• Your task:
Exactly reproduce each line of the listing that follows.

* BEGIN Provided material *

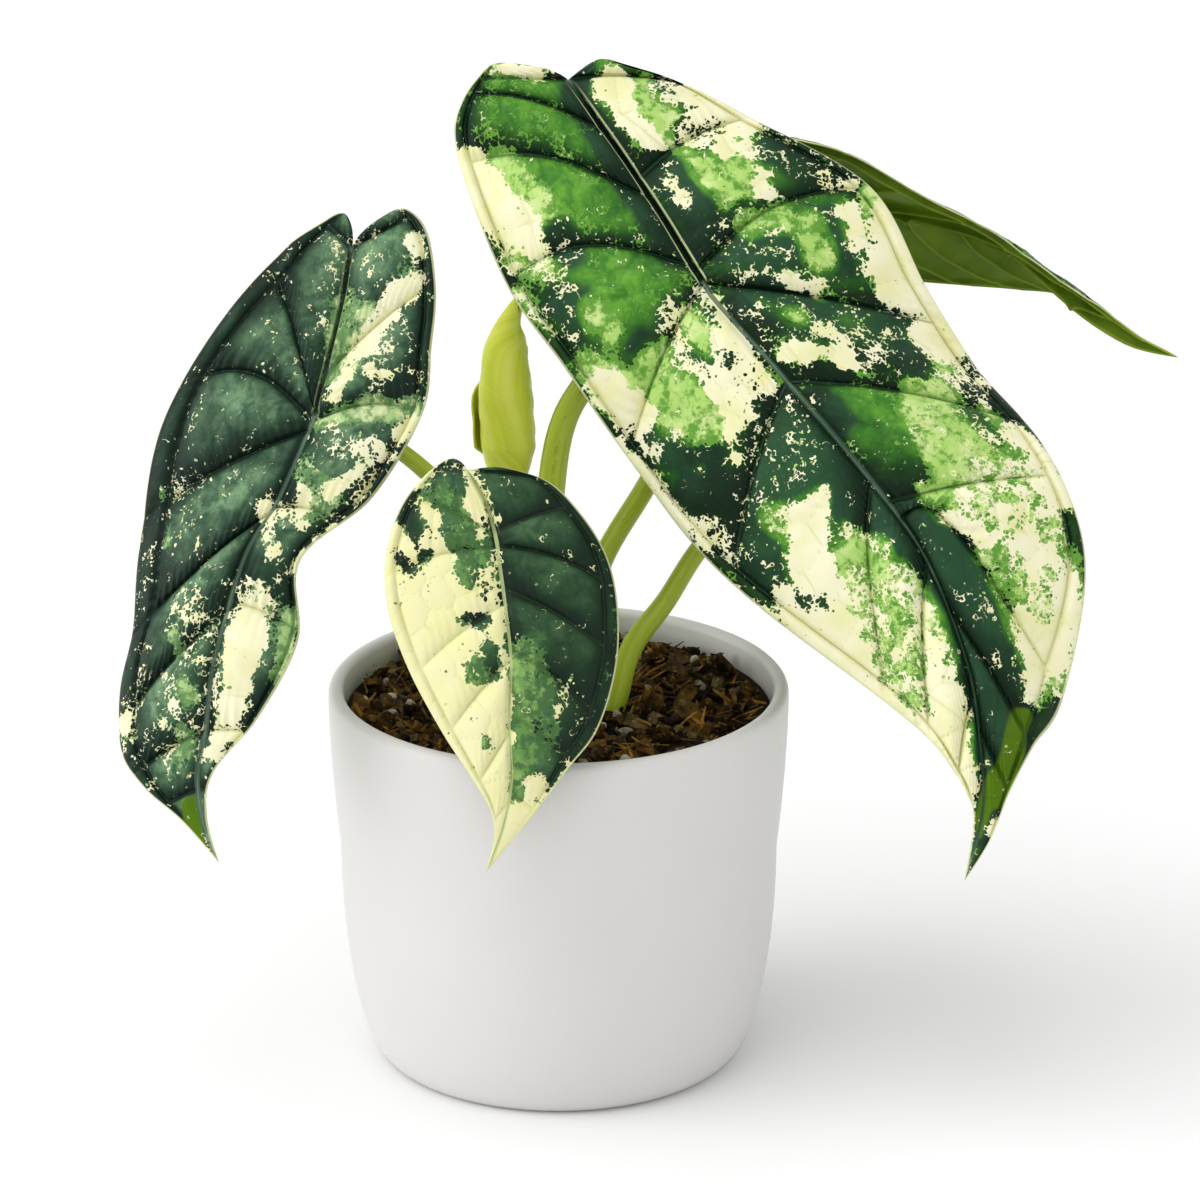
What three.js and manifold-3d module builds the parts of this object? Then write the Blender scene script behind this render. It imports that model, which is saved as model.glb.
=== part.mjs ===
// A potted dragon scale alocasia with variegated leaves: a white ceramic pot filled with
// bark soil, a corm with its roots, and six leaves, each a petiole and a quilted blade.
// Millimetres, +Z up. The origin is the centre of the pot's flat base, +X is to the right
// and -Y is the plant's front, towards which the large leaves face.
import * as THREE from "three";
import { mergeVertices } from "three/addons/utils/BufferGeometryUtils.js";
import Module from "manifold-3d";

const wasm = await Module();
wasm.setup();

// Pot: a base disc, a rounded lower wall and a gently flaring upper wall. Its profile is
// sampled at these heights, and its lip is rounded through places counted from the rim.
const POT = { height: 102, base: 45, belly: 57.4, bellyZ: 58, rim: 60.2, wall: 4.2, floor: 6, sides: 40 };
const POT_PROFILE = {
  outer: [0, 2.2, 8, 18, 32, 45, POT.bellyZ, 80, 98.6],
  lip: [[0.6, 0.8], [1.9, 0], [3.6, 0.8]],
  inner: [97, 80, 50, 28, 14, 8.5],
  flare: 1.8,
  floorFillet: 4,
};

// Soil: a plug with a clearance to the pot, its loose top and the bark chips lying on it.
const SOIL = {
  top: 95, crown: 1.6, radius: 56, clearance: 0.3, facetClearance: 0.15, loose: 0.7,
  sides: 24, heights: [9, 16, 34, 60, 95], rings: [50, 38, 26, 13, 0],
};
const CHIPS = {
  count: 30, seed: 7, reach: 49, length: [7, 15], width: [4, 8], thickness: [1.6, 3], tilt: 0.35, lift: 0.5,
};
const STEM_CLEARANCE = 0.35;
const HOLE = { extra: 0.25, steps: 6, depth: 1 };

// Corm under the soil, with a flat top that the petioles stand on, and its roots.
const CORM = {
  x: -1, top: 79.6, topRadius: 15.5, girth: 17.5, bottom: 46, bottomRadius: 8.75, waist: 15.4, sides: 18,
};
const ROOTS = { count: 7, radius: 1.7, tip: 0.7, sides: 4, steps: 4, reach: 40, depths: [14, 40] };

// Blades: skin thickness, the ribs raised under it, the vein inside the margin and the
// share of a row's length at each column from the midrib out to the margin.
const SKIN = 0.8;
const MIDRIB = { depth: 1.5, reach: 0.08 };
const RIB = { depth: 0.5, reach: 0.3 };
const PUFF_FULL_WIDTH = 22;
const MARGIN_VEIN = 0.9;
const COLUMNS = [0, 0.08, 0.3, 0.55, 0.78, 0.9, 1];
const ROW_BOW = 0.05;
const LOBE_BULGE = 0.14;
const PETIOLE_GAP = 0.35;

// Each blade lies in a plane through its joint (where the petiole meets it) and its tip,
// bulged by arch and dropped by droop on the one side and the other. A station is one pair
// of side veins: where it leaves the midrib, then its two ends on the margin, each as
// distance along the blade from the joint and distance across it. The first one holds the
// two lobe tips.
const BLADES = {
  large: {
    joint: [37.3, 0, 210.8], tip: [103, -64, 72.5], face: [0.02, -0.9, 0.42],
    arch: 0.0013, droop: [0.0028, 0.0028], puff: 3, steps: 4,
    stations: [
      [[-76, 26], [-66, 0]], [[-64, 10], [-70, 37], [-52, -17]], [[-29, 4], [-57, 44], [-36, -29]],
      [[-6, 1], [-21, 46], [-7, -50]], [[0, 0], [5, 41], [22, -53]], [[6, -1], [38, 34], [46, -57]],
      [[32, -9], [73, 24], [72, -63]], [[64, -18], [117, 0], [103, -61]],
      [[88, -23], [130, -6], [133, -42]], [[116, -22], [139, -8], [142, -29]],
      [[136, -17], [146, -9], [150, -19]], [[152, -11], [153, -8], [159, -10]],
    ],
  },
  left: {
    joint: [-62.3, -18, 179.5], tip: [-86, -58, 75], face: [-0.24, -0.88, 0.4],
    arch: 0.0022, droop: [0.0045, 0.0045], puff: 2.5, steps: 3,
    stations: [
      [[-55, 8], [-59, -7]], [[-46, 3], [-45, 18], [-55, -15]], [[-31, 1], [-27, 29], [-40, -22]],
      [[-6, 0], [-3, 39], [-25, -25]], [[0, 0], [16, 43], [-8, -27]], [[20, 3], [41, 42], [16, -20]],
      [[36, 8], [60, 38], [35, -6]], [[62, 10], [77, 37], [55, -10]], [[82, 9], [92, 31], [76, -4]],
      [[94, 9], [100, 22], [92, 5]], [[104, 6], [106, 11], [103, 5]],
    ],
  },
  front: {
    joint: [-15.3, -47, 158.2], tip: [-18, -72, 78], face: [-0.05, -0.9, 0.42],
    arch: 0.0026, droop: [0.005, 0.005], puff: 2, steps: 3,
    stations: [
      [[-20, 12], [-18, 0]], [[-17, 8], [-15, 19], [-15, -12]], [[-9, 3], [-6, 25], [-7, -21]],
      [[0, 0], [6, 28], [4, -28]], [[5, -1], [19, 27], [17, -31]], [[16, -3], [34, 21], [32, -31]],
      [[30, -5], [49, 12], [47, -27]], [[45, -5], [60, 4], [57, -20]], [[60, -6], [68, -1], [67, -13]],
      [[73, -4], [75, -2], [75, -7]],
    ],
  },
  back: {
    joint: [67.4, 56, 214.8], tip: [166.5, 78, 166.3], face: [0.3, 0.75, 0.59],
    arch: 0.0026, droop: [0.0012, -0.003], puff: 1.8, steps: 3,
    stations: [
      [[-34, 20], [-33, -22]], [[-14, 0], [-28, 32], [-20, -34]], [[-5, 0], [-18, 34], [0, -36]],
      [[0, 0], [-7, 33], [18, -33]], [[12, 3], [8, 29], [36, -28]], [[24, 5], [26, 23], [51, -27]],
      [[37, 8], [43, 18], [64, -25]], [[51, 7], [59, 10], [76, -21]], [[70, -1], [76, 2], [87, -16]],
      [[86, -6], [88, -3], [95, -12]], [[101, -7], [102, -5], [103, -9]],
    ],
  },
  hidden: {
    joint: [74, 22, 162], tip: [112, 46, 89], face: [0.62, 0.66, 0.42],
    arch: 0.0026, droop: [0.004, 0.004], puff: 1.8, steps: 3,
    stations: [
      [[-30, 11], [-30, -11]], [[-18, 0], [-25, 21], [-25, -21]], [[-8, 0], [-13, 28], [-13, -28]],
      [[0, 0], [4, 30], [4, -30]], [[8, 0], [21, 29], [21, -29]], [[22, 0], [37, 25], [37, -25]],
      [[38, 0], [52, 19], [52, -19]], [[54, 0], [65, 12], [65, -12]], [[70, 0], [76, 6], [76, -6]],
      [[81, 0], [83, 2], [83, -2]],
    ],
  },
};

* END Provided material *

• Written reply:
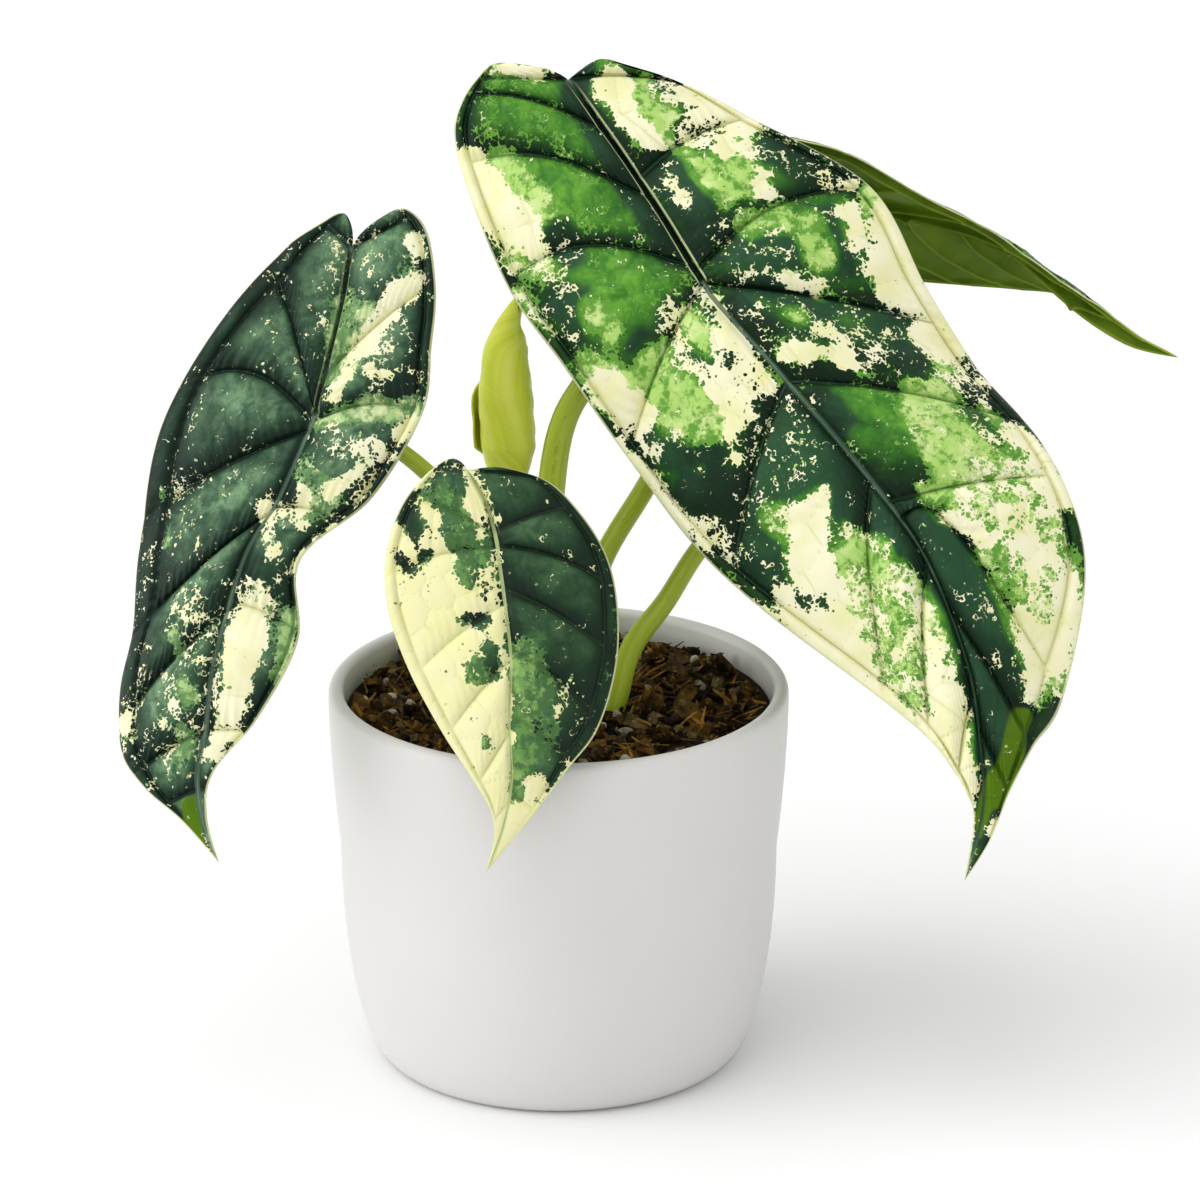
What three.js and manifold-3d module builds the parts of this object? Then write the Blender scene script behind this render. It imports that model, which is saved as model.glb.
=== part.mjs ===
// A potted dragon scale alocasia with variegated leaves: a white ceramic pot filled with
// bark soil, a corm with its roots, and six leaves, each a petiole and a quilted blade.
// Millimetres, +Z up. The origin is the centre of the pot's flat base, +X is to the right
// and -Y is the plant's front, towards which the large leaves face.
import * as THREE from "three";
import { mergeVertices } from "three/addons/utils/BufferGeometryUtils.js";
import Module from "manifold-3d";

const wasm = await Module();
wasm.setup();

// Pot: a base disc, a rounded lower wall and a gently flaring upper wall. Its profile is
// sampled at these heights, and its lip is rounded through places counted from the rim.
const POT = { height: 102, base: 45, belly: 57.4, bellyZ: 58, rim: 60.2, wall: 4.2, floor: 6, sides: 40 };
const POT_PROFILE = {
  outer: [0, 2.2, 8, 18, 32, 45, POT.bellyZ, 80, 98.6],
  lip: [[0.6, 0.8], [1.9, 0], [3.6, 0.8]],
  inner: [97, 80, 50, 28, 14, 8.5],
  flare: 1.8,
  floorFillet: 4,
};

// Soil: a plug with a clearance to the pot, its loose top and the bark chips lying on it.
const SOIL = {
  top: 95, crown: 1.6, radius: 56, clearance: 0.3, facetClearance: 0.15, loose: 0.7,
  sides: 24, heights: [9, 16, 34, 60, 95], rings: [50, 38, 26, 13, 0],
};
const CHIPS = {
  count: 30, seed: 7, reach: 49, length: [7, 15], width: [4, 8], thickness: [1.6, 3], tilt: 0.35, lift: 0.5,
};
const STEM_CLEARANCE = 0.35;
const HOLE = { extra: 0.25, steps: 6, depth: 1 };

// Corm under the soil, with a flat top that the petioles stand on, and its roots.
const CORM = {
  x: -1, top: 79.6, topRadius: 15.5, girth: 17.5, bottom: 46, bottomRadius: 8.75, waist: 15.4, sides: 18,
};
const ROOTS = { count: 7, radius: 1.7, tip: 0.7, sides: 4, steps: 4, reach: 40, depths: [14, 40] };

// Blades: skin thickness, the ribs raised under it, the vein inside the margin and the
// share of a row's length at each column from the midrib out to the margin.
const SKIN = 0.8;
const MIDRIB = { depth: 1.5, reach: 0.08 };
const RIB = { depth: 0.5, reach: 0.3 };
const PUFF_FULL_WIDTH = 22;
const MARGIN_VEIN = 0.9;
const COLUMNS = [0, 0.08, 0.3, 0.55, 0.78, 0.9, 1];
const ROW_BOW = 0.05;
const LOBE_BULGE = 0.14;
const PETIOLE_GAP = 0.35;

// Each blade lies in a plane through its joint (where the petiole meets it) and its tip,
// bulged by arch and dropped by droop on the one side and the other. A station is one pair
// of side veins: where it leaves the midrib, then its two ends on the margin, each as
// distance along the blade from the joint and distance across it. The first one holds the
// two lobe tips.
const BLADES = {
  large: {
    joint: [37.3, 0, 210.8], tip: [103, -64, 72.5], face: [0.02, -0.9, 0.42],
    arch: 0.0013, droop: [0.0028, 0.0028], puff: 3, steps: 4,
    stations: [
      [[-76, 26], [-66, 0]], [[-64, 10], [-70, 37], [-52, -17]], [[-29, 4], [-57, 44], [-36, -29]],
      [[-6, 1], [-21, 46], [-7, -50]], [[0, 0], [5, 41], [22, -53]], [[6, -1], [38, 34], [46, -57]],
      [[32, -9], [73, 24], [72, -63]], [[64, -18], [117, 0], [103, -61]],
      [[88, -23], [130, -6], [133, -42]], [[116, -22], [139, -8], [142, -29]],
      [[136, -17], [146, -9], [150, -19]], [[152, -11], [153, -8], [159, -10]],
    ],
  },
  left: {
    joint: [-62.3, -18, 179.5], tip: [-86, -58, 75], face: [-0.24, -0.88, 0.4],
    arch: 0.0022, droop: [0.0045, 0.0045], puff: 2.5, steps: 3,
    stations: [
      [[-55, 8], [-59, -7]], [[-46, 3], [-45, 18], [-55, -15]], [[-31, 1], [-27, 29], [-40, -22]],
      [[-6, 0], [-3, 39], [-25, -25]], [[0, 0], [16, 43], [-8, -27]], [[20, 3], [41, 42], [16, -20]],
      [[36, 8], [60, 38], [35, -6]], [[62, 10], [77, 37], [55, -10]], [[82, 9], [92, 31], [76, -4]],
      [[94, 9], [100, 22], [92, 5]], [[104, 6], [106, 11], [103, 5]],
    ],
  },
  front: {
    joint: [-15.3, -47, 158.2], tip: [-18, -72, 78], face: [-0.05, -0.9, 0.42],
    arch: 0.0026, droop: [0.005, 0.005], puff: 2, steps: 3,
    stations: [
      [[-20, 12], [-18, 0]], [[-17, 8], [-15, 19], [-15, -12]], [[-9, 3], [-6, 25], [-7, -21]],
      [[0, 0], [6, 28], [4, -28]], [[5, -1], [19, 27], [17, -31]], [[16, -3], [34, 21], [32, -31]],
      [[30, -5], [49, 12], [47, -27]], [[45, -5], [60, 4], [57, -20]], [[60, -6], [68, -1], [67, -13]],
      [[73, -4], [75, -2], [75, -7]],
    ],
  },
  back: {
    joint: [67.4, 56, 214.8], tip: [166.5, 78, 166.3], face: [0.3, 0.75, 0.59],
    arch: 0.0026, droop: [0.0012, -0.003], puff: 1.8, steps: 3,
    stations: [
      [[-34, 20], [-33, -22]], [[-14, 0], [-28, 32], [-20, -34]], [[-5, 0], [-18, 34], [0, -36]],
      [[0, 0], [-7, 33], [18, -33]], [[12, 3], [8, 29], [36, -28]], [[24, 5], [26, 23], [51, -27]],
      [[37, 8], [43, 18], [64, -25]], [[51, 7], [59, 10], [76, -21]], [[70, -1], [76, 2], [87, -16]],
      [[86, -6], [88, -3], [95, -12]], [[101, -7], [102, -5], [103, -9]],
    ],
  },
  hidden: {
    joint: [74, 22, 162], tip: [112, 46, 89], face: [0.62, 0.66, 0.42],
    arch: 0.0026, droop: [0.004, 0.004], puff: 1.8, steps: 3,
    stations: [
      [[-30, 11], [-30, -11]], [[-18, 0], [-25, 21], [-25, -21]], [[-8, 0], [-13, 28], [-13, -28]],
      [[0, 0], [4, 30], [4, -30]], [[8, 0], [21, 29], [21, -29]], [[22, 0], [37, 25], [37, -25]],
      [[38, 0], [52, 19], [52, -19]], [[54, 0], [65, 12], [65, -12]], [[70, 0], [76, 6], [76, -6]],
      [[81, 0], [83, 2], [83, -2]],
    ],
  },
};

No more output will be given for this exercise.